If it's revealed that the insurrection was not only plotted by Trump allies Biggs, Gosar, and Brooks, but that these men were in league with Trump and his team, it will be the darkest day *domestically* since the Civil War.
(PS) Ali Alexander, who's been photographed with Trump, says he worked with Gosar, Biggs and Brooks on the Capitol march as a means to dramatically delay certification of Biden's win—exactly what Trump lawyer Giuliani called Brooks' Alabama peer Tuberville to do mid-insurrection.
(PS2) There have been *five* major-media reports on Trump's reaction during the insurrection, which achieved the aim (delay) both he and his lawyer had sought to advance in phone calls during the assault: "pleased," "excited," "delighted," "giddy," and "borderline enthusiastic."

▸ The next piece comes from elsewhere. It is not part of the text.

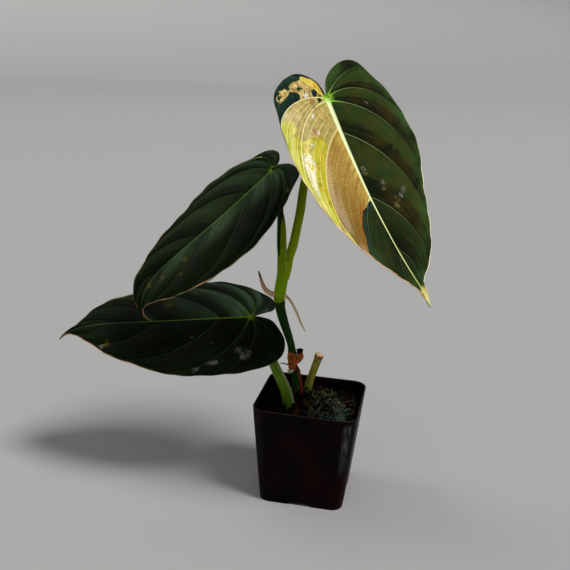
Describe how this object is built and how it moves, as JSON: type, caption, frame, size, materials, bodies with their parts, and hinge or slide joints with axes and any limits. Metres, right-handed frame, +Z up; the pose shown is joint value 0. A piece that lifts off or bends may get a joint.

BREAKING NEWS: Official U.S. State Department Website Inexplicably Says Donald Trump's Presidency "Ended" at 7:49 PM Tonight (January 11); No Explanation Yet for Bizarre Website Edit
(PS) FWIW, I accessed the site at 3:02 PM ET, so the time in the screenshot above (7:49 PM) is not—as some are saying—UTC time. There may well be a computer glitch here, I don't know. Other screenshots have shown other times. But all are today, and State has not explained it yet.
(PS2) Regardless of time-stamp, it's not clear why the State Department would edit this presidency's official biography in *any* way that would say it ended on January 11—let alone do so on a day the House tried to get the Vice President to become Acting President. It is bizarre.
(1 of 2) I wrote a book about the January 2020 articles of impeachment, so I want to push back on some bad political/legal analysis.
The January 2020 articles were a *slam dunk*. It is the January 2021 article—in the way it was written—that is *very strong*, but not a slam dunk.
(2 of 2) The difference between the two impeachments is that the second so manifestly implicates national security that the standard of proof representatives/senators should apply is different. Under that lower standard of proof, voting for impeachment/conviction is a no-brainer.
(NOTE) What I think some political and legal analysts are doing is falsely saying that this article is stronger than the previous articles because the event *attached* to this impeachment was so dramatic and scary. But the "act" in the new article is *not* the riot, but a speech.